> Exercise input:
------

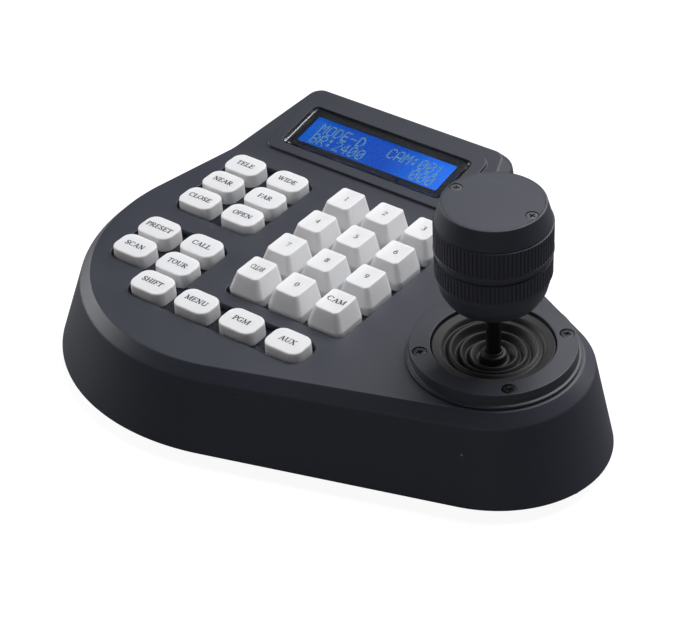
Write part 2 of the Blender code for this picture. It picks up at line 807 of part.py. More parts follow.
def make_display():
    centre = (LCD_U, LCD_S)
    bottom = PLATEAU_RISE - LENS_THICK + 0.2 * MM
    top = bottom + LENS_THICK
    chain = [(0, bottom), (0, top - 0.3 * MM), (0.35 * MM, top)]
    rings = [[display_point(centre[0] + x, centre[1] + y, n) for x, y in
              rounded_rect(LENS_W - 2 * inset, LENS_D - 2 * inset, 2 * MM - inset)]
             for inset, n in chain]
    loft("display_lens", rings, own_material("display_lens", "lens"))

    cap = -WALL - GAP
    lip = 1.0 * MM
    wall = 1.0 * MM
    outer = rounded_rect(BEZEL_W, BEZEL_D, 1.0 * MM, 3)
    window = rounded_rect(LCD_W, LCD_D, 0.6 * MM, 3)
    inside = rounded_rect(BEZEL_W - 2 * wall, BEZEL_D - 2 * wall, 0.6 * MM, 3)
    low = MODULE_TOP + GAP
    rings = [[display_point(centre[0] + x, centre[1] + y, n) for x, y in outline]
             for outline, n in ((outer, low), (outer, cap), (window, cap),
                                (window, cap - lip), (inside, cap - lip), (inside, low))]
    bm = bmesh.new()
    loft_into(bm, rings + rings[:1], False, False)
    finish("lcd_bezel", bm, own_material("lcd_bezel", "steel"))

    prism("lcd_glass", rounded_rect(BEZEL_W - 2 * wall - 2 * GAP,
                                    BEZEL_D - 2 * wall - 2 * GAP, 0.5 * MM, 3),
          low + GAP, cap - lip - GAP, display_point, own_material("lcd_glass", "lcd"), centre)
    board = prism("lcd_board", rounded_rect(MODULE_W, MODULE_D, 1 * MM, 3),
                  MODULE_TOP - BOARD_THICK, MODULE_TOP, display_point,
                  own_material("lcd_board", "board"), centre)
    return board


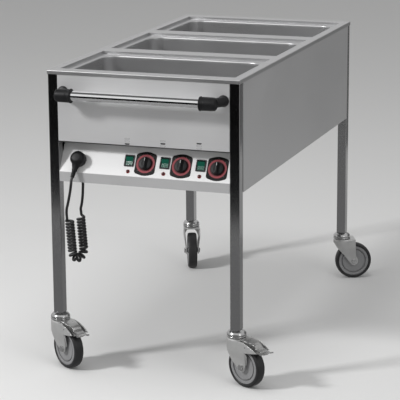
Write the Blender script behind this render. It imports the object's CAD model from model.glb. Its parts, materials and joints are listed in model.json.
"""Looks of the heated pan trolley: finishes, moulded and pressed parts, mains lead, camera and light.

Shapes are drawn in millimetres and placed in the metres of the frame. X is the width, +Y the rear, Z up.
"""

import json
import math

import bmesh
import bpy
from mathutils import Matrix, Vector


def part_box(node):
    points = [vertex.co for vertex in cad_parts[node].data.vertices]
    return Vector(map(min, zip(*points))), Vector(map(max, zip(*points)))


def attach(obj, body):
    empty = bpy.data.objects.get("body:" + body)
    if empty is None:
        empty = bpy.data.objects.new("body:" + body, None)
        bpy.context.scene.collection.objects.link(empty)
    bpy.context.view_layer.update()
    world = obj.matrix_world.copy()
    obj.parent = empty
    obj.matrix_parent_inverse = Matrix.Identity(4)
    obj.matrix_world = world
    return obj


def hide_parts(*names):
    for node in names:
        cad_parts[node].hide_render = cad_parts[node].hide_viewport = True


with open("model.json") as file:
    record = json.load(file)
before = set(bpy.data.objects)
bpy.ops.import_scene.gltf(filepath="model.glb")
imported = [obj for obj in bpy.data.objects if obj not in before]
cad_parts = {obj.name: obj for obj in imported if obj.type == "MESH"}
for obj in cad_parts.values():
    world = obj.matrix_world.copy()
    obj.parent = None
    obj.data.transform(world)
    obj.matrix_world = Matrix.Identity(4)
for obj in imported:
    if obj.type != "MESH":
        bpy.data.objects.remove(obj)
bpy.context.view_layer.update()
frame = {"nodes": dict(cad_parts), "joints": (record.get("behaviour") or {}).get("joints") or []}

MM = 0.001
JOINTS = {joint["name"]: joint for joint in frame["joints"]}
NODES = frame["nodes"]
CORNERS = ("front_left", "front_right", "rear_left", "rear_right")
SETS = ("left", "middle", "right")  # each well has its set of switch, dial and lamp


def mm(metres):
    """A length of the frame in millimetres, without its rounding noise."""
    return round(metres / MM, 3)


def joint_mm(name, axis):
    """One coordinate of a joint's place, in millimetres."""
    return mm(JOINTS[name]["pos_m"][axis])


def linked(name, data):
    """A new object with that data, in the scene."""
    obj = bpy.data.objects.new(name, data)
    bpy.context.scene.collection.objects.link(obj)
    return obj


def direction(azimuth, elevation):
    """Unit vector from the object to that azimuth and elevation, in degrees."""
    az = math.radians(azimuth)
    el = math.radians(elevation)
    return Vector((math.sin(az) * math.cos(el), -math.cos(az) * math.cos(el), math.sin(el)))


def look_from(obj, target, distance, way):
    """Puts a camera or lamp that far from the target, looking back at it."""
    obj.location = target + distance * way
    obj.rotation_mode = "QUATERNION"
    obj.rotation_quaternion = (-way).to_track_quat("-Z", "Y")


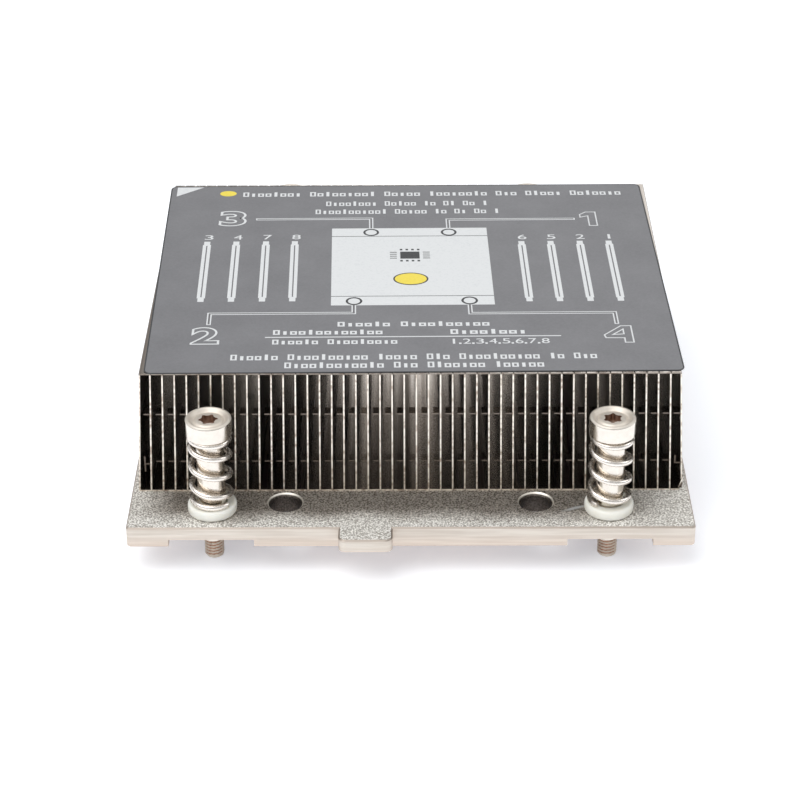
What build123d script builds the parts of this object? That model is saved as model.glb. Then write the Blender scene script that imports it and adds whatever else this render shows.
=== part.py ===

------

> Objective: Restate the listing above word for word.

> Response to the exercise:
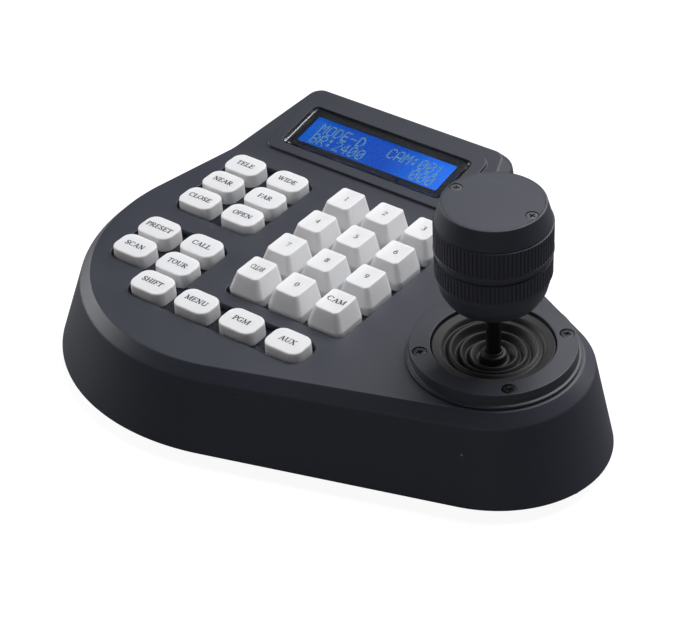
Write part 2 of the Blender code for this picture. It picks up at line 807 of part.py. More parts follow.
def make_display():
    centre = (LCD_U, LCD_S)
    bottom = PLATEAU_RISE - LENS_THICK + 0.2 * MM
    top = bottom + LENS_THICK
    chain = [(0, bottom), (0, top - 0.3 * MM), (0.35 * MM, top)]
    rings = [[display_point(centre[0] + x, centre[1] + y, n) for x, y in
              rounded_rect(LENS_W - 2 * inset, LENS_D - 2 * inset, 2 * MM - inset)]
             for inset, n in chain]
    loft("display_lens", rings, own_material("display_lens", "lens"))

    cap = -WALL - GAP
    lip = 1.0 * MM
    wall = 1.0 * MM
    outer = rounded_rect(BEZEL_W, BEZEL_D, 1.0 * MM, 3)
    window = rounded_rect(LCD_W, LCD_D, 0.6 * MM, 3)
    inside = rounded_rect(BEZEL_W - 2 * wall, BEZEL_D - 2 * wall, 0.6 * MM, 3)
    low = MODULE_TOP + GAP
    rings = [[display_point(centre[0] + x, centre[1] + y, n) for x, y in outline]
             for outline, n in ((outer, low), (outer, cap), (window, cap),
                                (window, cap - lip), (inside, cap - lip), (inside, low))]
    bm = bmesh.new()
    loft_into(bm, rings + rings[:1], False, False)
    finish("lcd_bezel", bm, own_material("lcd_bezel", "steel"))

    prism("lcd_glass", rounded_rect(BEZEL_W - 2 * wall - 2 * GAP,
                                    BEZEL_D - 2 * wall - 2 * GAP, 0.5 * MM, 3),
          low + GAP, cap - lip - GAP, display_point, own_material("lcd_glass", "lcd"), centre)
    board = prism("lcd_board", rounded_rect(MODULE_W, MODULE_D, 1 * MM, 3),
                  MODULE_TOP - BOARD_THICK, MODULE_TOP, display_point,
                  own_material("lcd_board", "board"), centre)
    return board


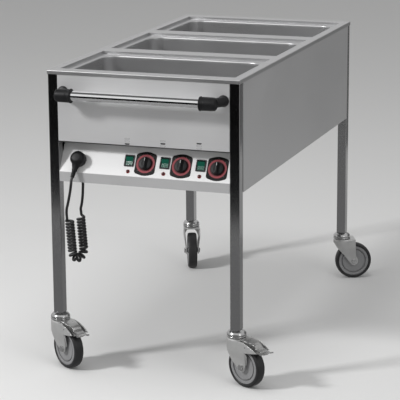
Write the Blender script behind this render. It imports the object's CAD model from model.glb. Its parts, materials and joints are listed in model.json.
"""Looks of the heated pan trolley: finishes, moulded and pressed parts, mains lead, camera and light.

Shapes are drawn in millimetres and placed in the metres of the frame. X is the width, +Y the rear, Z up.
"""

import json
import math

import bmesh
import bpy
from mathutils import Matrix, Vector


def part_box(node):
    points = [vertex.co for vertex in cad_parts[node].data.vertices]
    return Vector(map(min, zip(*points))), Vector(map(max, zip(*points)))


def attach(obj, body):
    empty = bpy.data.objects.get("body:" + body)
    if empty is None:
        empty = bpy.data.objects.new("body:" + body, None)
        bpy.context.scene.collection.objects.link(empty)
    bpy.context.view_layer.update()
    world = obj.matrix_world.copy()
    obj.parent = empty
    obj.matrix_parent_inverse = Matrix.Identity(4)
    obj.matrix_world = world
    return obj


def hide_parts(*names):
    for node in names:
        cad_parts[node].hide_render = cad_parts[node].hide_viewport = True


with open("model.json") as file:
    record = json.load(file)
before = set(bpy.data.objects)
bpy.ops.import_scene.gltf(filepath="model.glb")
imported = [obj for obj in bpy.data.objects if obj not in before]
cad_parts = {obj.name: obj for obj in imported if obj.type == "MESH"}
for obj in cad_parts.values():
    world = obj.matrix_world.copy()
    obj.parent = None
    obj.data.transform(world)
    obj.matrix_world = Matrix.Identity(4)
for obj in imported:
    if obj.type != "MESH":
        bpy.data.objects.remove(obj)
bpy.context.view_layer.update()
frame = {"nodes": dict(cad_parts), "joints": (record.get("behaviour") or {}).get("joints") or []}

MM = 0.001
JOINTS = {joint["name"]: joint for joint in frame["joints"]}
NODES = frame["nodes"]
CORNERS = ("front_left", "front_right", "rear_left", "rear_right")
SETS = ("left", "middle", "right")  # each well has its set of switch, dial and lamp


def mm(metres):
    """A length of the frame in millimetres, without its rounding noise."""
    return round(metres / MM, 3)


def joint_mm(name, axis):
    """One coordinate of a joint's place, in millimetres."""
    return mm(JOINTS[name]["pos_m"][axis])


def linked(name, data):
    """A new object with that data, in the scene."""
    obj = bpy.data.objects.new(name, data)
    bpy.context.scene.collection.objects.link(obj)
    return obj


def direction(azimuth, elevation):
    """Unit vector from the object to that azimuth and elevation, in degrees."""
    az = math.radians(azimuth)
    el = math.radians(elevation)
    return Vector((math.sin(az) * math.cos(el), -math.cos(az) * math.cos(el), math.sin(el)))


def look_from(obj, target, distance, way):
    """Puts a camera or lamp that far from the target, looking back at it."""
    obj.location = target + distance * way
    obj.rotation_mode = "QUATERNION"
    obj.rotation_quaternion = (-way).to_track_quat("-Z", "Y")


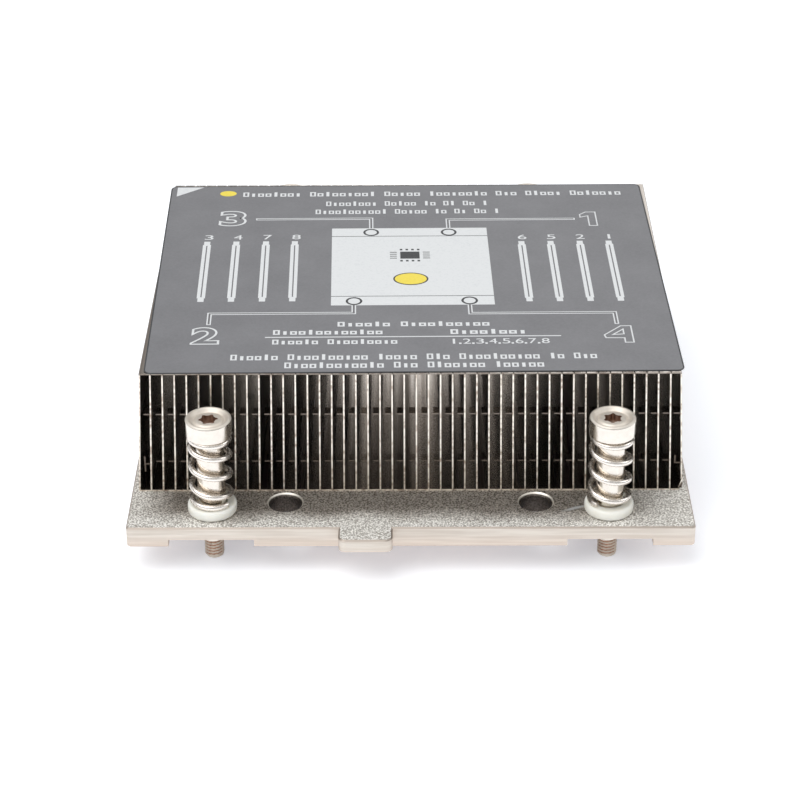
What build123d script builds the parts of this object? That model is saved as model.glb. Then write the Blender scene script that imports it and adds whatever else this render shows.
=== part.py ===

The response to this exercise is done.